Jayne rents a 4 bedroom house. It also has a kitchen diner, bathroom and living room. She sub-lets three of the bedrooms. Her property income is calculated as follows:

​Sub-letting example
​Jayne pays rent of £27,600 per annum
​Receives income from the 3 sub-lets of £12,480 per annum
​The property has a total of 7 rooms so the proportion of the rent (£27,600) that can be claimed as a deduction is 3/7ths (number of rooms let over total rooms in the house)  = £11,828
​Income £12,480 less proportion of rent claimed as an expense £11,828 = £652 


Joint ownership

If you own a property in joint names you may need to split the income on your tax returns in proportion to your share of the property.

If you are married or in a civil partnership and complete a joint return any property that you own together can be included on the same tax return.

Losses

In some years your property might make a loss if your allowable expenses exceeds your total income.
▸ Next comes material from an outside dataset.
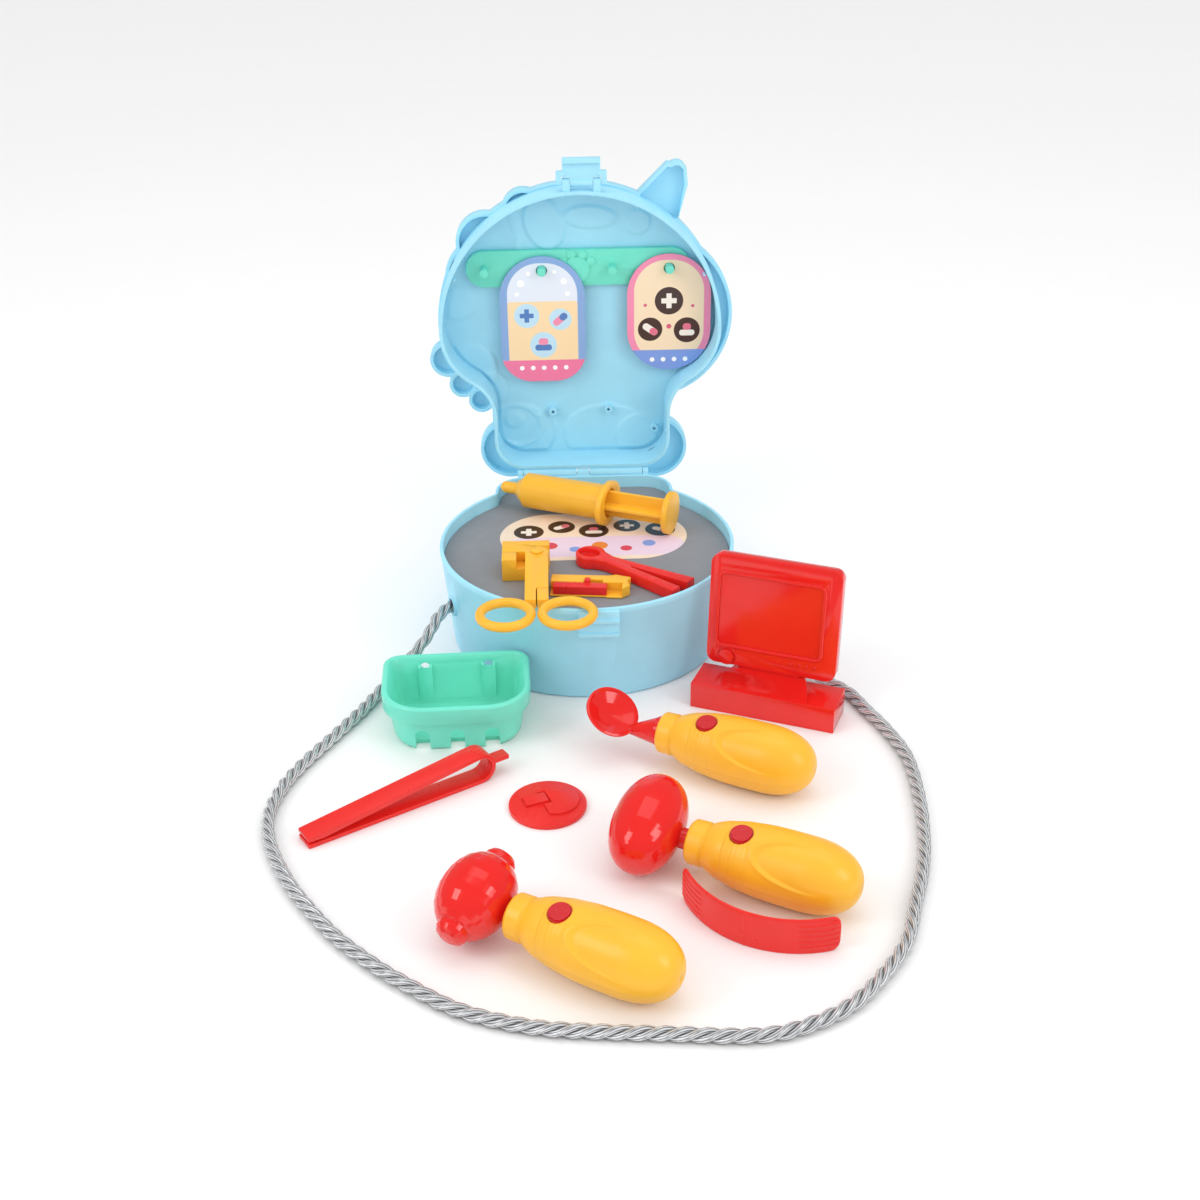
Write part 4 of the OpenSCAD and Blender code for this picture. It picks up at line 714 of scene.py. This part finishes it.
sky_blue = moulded("sky_blue_polypropylene", "A4E2F8", 0.42)
mint = moulded("mint_polypropylene", "72E4CB", 0.34, coat=0.1)
grey = moulded("grey_polystyrene_sheet", "8B8D92", 0.55, grain=0.03)
yellow = moulded("warm_yellow_abs", "F9B92C", 0.36, coat=0.12)
red = moulded("gloss_red_abs", "E5201B", 0.11, grain=0.004, coat=0.3)
satin_red = moulded("satin_red_polypropylene", "E8251F", 0.3, coat=0.05)
steel = drawn_steel()
milky = moulded("milky_lamp_epoxy", "F1F3EE", 0.15, soft=0.3)
green = circuit_board()
buttons = button_skin()
left_print = printed("print_on_left_card", ("X", "Z"), LEFT_HOLE, "86ABDD", LEFT_PRINT)
right_print = printed("print_on_right_card", ("X", "Z"), RIGHT_HOLE, "F48DB2", RIGHT_PRINT)
sticker = printed("print_on_tray_sticker", ("X", "Y"), STICKER, "F3DEC6", STICKER_PRINT, 0.4)

# Every CAD node gets its finish; those whose edges show are also rounded off
FINISH = {"case_plastic": sky_blue, "rope": cord, "steel": steel, "mint_plastic": mint, "tray_plastic": grey,
          "printed_sticker": sticker, "printed_card": left_print, "yellow_plastic": yellow, "red_plastic": satin_red,
          "lamp_white": milky, "board_green": green, "cell_metal": steel}
GLOSSY = {"mirror_tool_head", "mallet_tool_head", "hammer_tool_head", "monitor_base", "monitor_screen"}
for name, thing in nodes.items():
    finish = FINISH[slot_of[name]]
    finish = right_print if name == "card_right" else red if name in GLOSSY else buttons if name.endswith("_button") else finish
    thing.data.materials.clear()
    thing.data.materials.append(finish)

for name, radius in {"case_base": 0.5, "case_lid": 0.4, "hook_rail": 1.2, "latch": 0.5, "basket": 0.7, "monitor_base": 1.0,
                     "monitor_screen": 0.8, "tweezers": 0.5, "forceps": 0.9, "scissors_blade_left": 0.7,
                     "scissors_blade_right": 0.7, "thermometer_body": 0.5, "thermometer_slider": 0.5, "syringe_barrel": 0.6,
                     "syringe_plunger": 0.5, "head_mirror": 0.3, "scissors_rivet": 0.4}.items():
    rounded(name, radius, nodes[name].data.materials[0])
lid_relief(sky_blue)
lid_front(sky_blue)
snap_ribs(sky_blue)
for tool in TOOLS:
    for side in (1, -1):
        handle_shell(tool, side, yellow)
monitor_trim(red)
ribbed_band(satin_red)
If this happens you can carry forward the loss and offset it against future years income.

Multiple properties and losses

You can group properties together for the purposes of losses but you must keep Jersey and non-Jersey properties in separate pools.

Reduced rents and losses

If you let property to anyone and charge a rent that's below market value, for example to family or friends, you can't group this with any other properties if it's making a loss.

Income from property development

Any profits from property development are taxable. If you are resident for tax purposes in Jersey, this includes overseas property development income.

Income from exploitation of land in Jersey

The annual profits or gains from any mining activities in Jersey are taxable.

Premiums and other payments as rents

Payments of lease premiums where the duration of the lease doesn't exceed 50 years and any other receipts arising to the Jersey land-owner including any receipts from a license to occupy the land are taxable.

The taxable amount of a premium is reduced by 1/50 for each complete period of 12 months (other than the first) that the lease is for. 

Keeping records

You must keep accurate records of your income and any expenses you incur.